* _REQUEST_: Find how many lines in the material contain "More"; your answer should be that number alone.

* _DATA SEGMENT_:
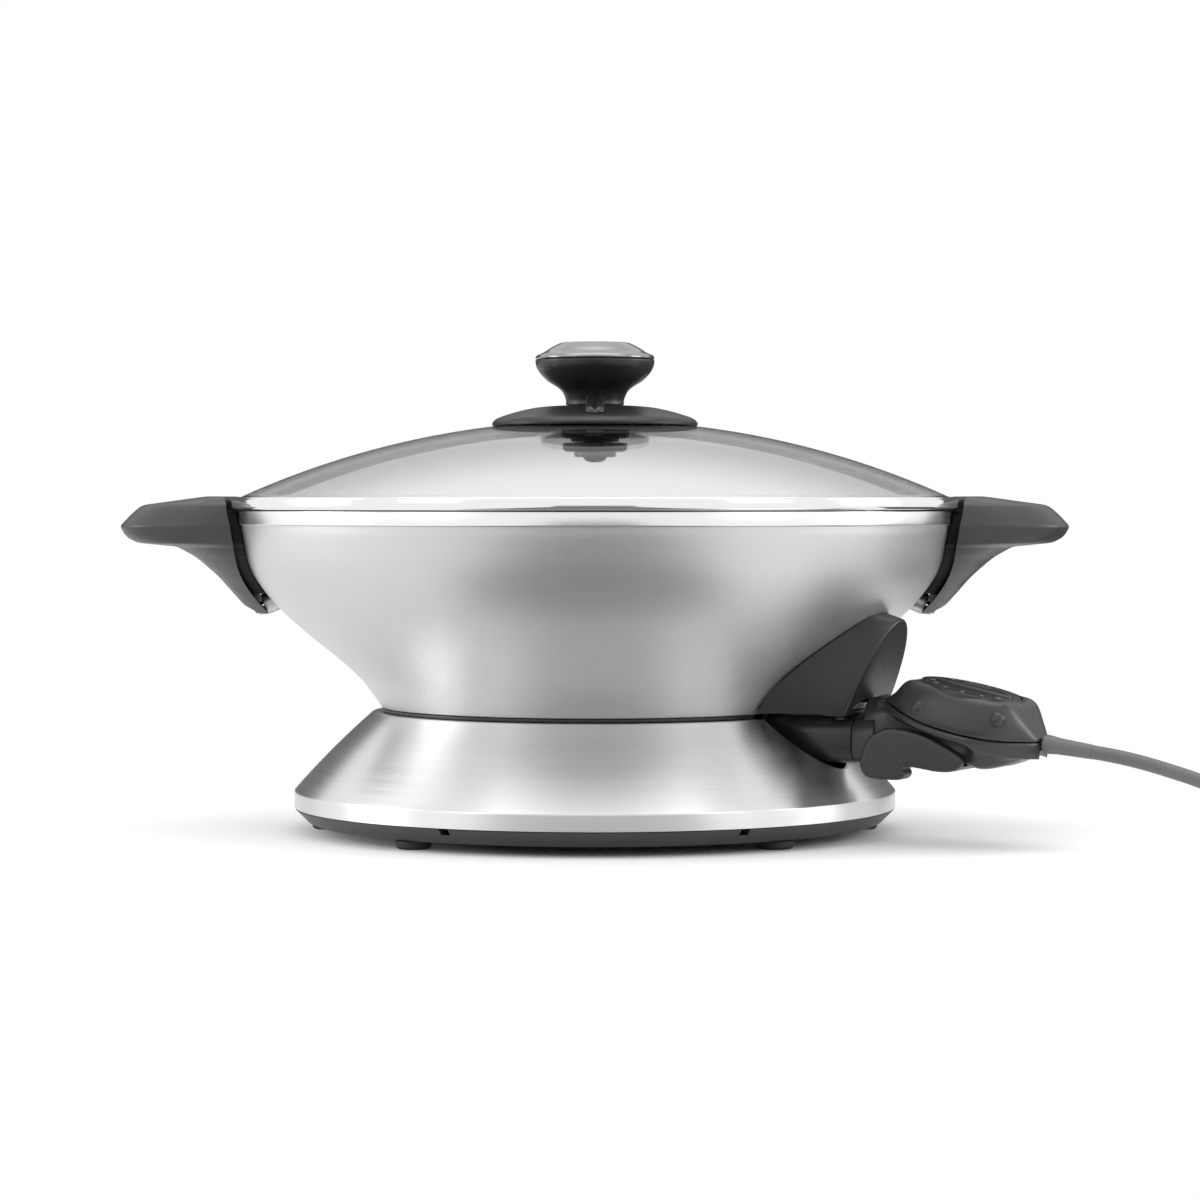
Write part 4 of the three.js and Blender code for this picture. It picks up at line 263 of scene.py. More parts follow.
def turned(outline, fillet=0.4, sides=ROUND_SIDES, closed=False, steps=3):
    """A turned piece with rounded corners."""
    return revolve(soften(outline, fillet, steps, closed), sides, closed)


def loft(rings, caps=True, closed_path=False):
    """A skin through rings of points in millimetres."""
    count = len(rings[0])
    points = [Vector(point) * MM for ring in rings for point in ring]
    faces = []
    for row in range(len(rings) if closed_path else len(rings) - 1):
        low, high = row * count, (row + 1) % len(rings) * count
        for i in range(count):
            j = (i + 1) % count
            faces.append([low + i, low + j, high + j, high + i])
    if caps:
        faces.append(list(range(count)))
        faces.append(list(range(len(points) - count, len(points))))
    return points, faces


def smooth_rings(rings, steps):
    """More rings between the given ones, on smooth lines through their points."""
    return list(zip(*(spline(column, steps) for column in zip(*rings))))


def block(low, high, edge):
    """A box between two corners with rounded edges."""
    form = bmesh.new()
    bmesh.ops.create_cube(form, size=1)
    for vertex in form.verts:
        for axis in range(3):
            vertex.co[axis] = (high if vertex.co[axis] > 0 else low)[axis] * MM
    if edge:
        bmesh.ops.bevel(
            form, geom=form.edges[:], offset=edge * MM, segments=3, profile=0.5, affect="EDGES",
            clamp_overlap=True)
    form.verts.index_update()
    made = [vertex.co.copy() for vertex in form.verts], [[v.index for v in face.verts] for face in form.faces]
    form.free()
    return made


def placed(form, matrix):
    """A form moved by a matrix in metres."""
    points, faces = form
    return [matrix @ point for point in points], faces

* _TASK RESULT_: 2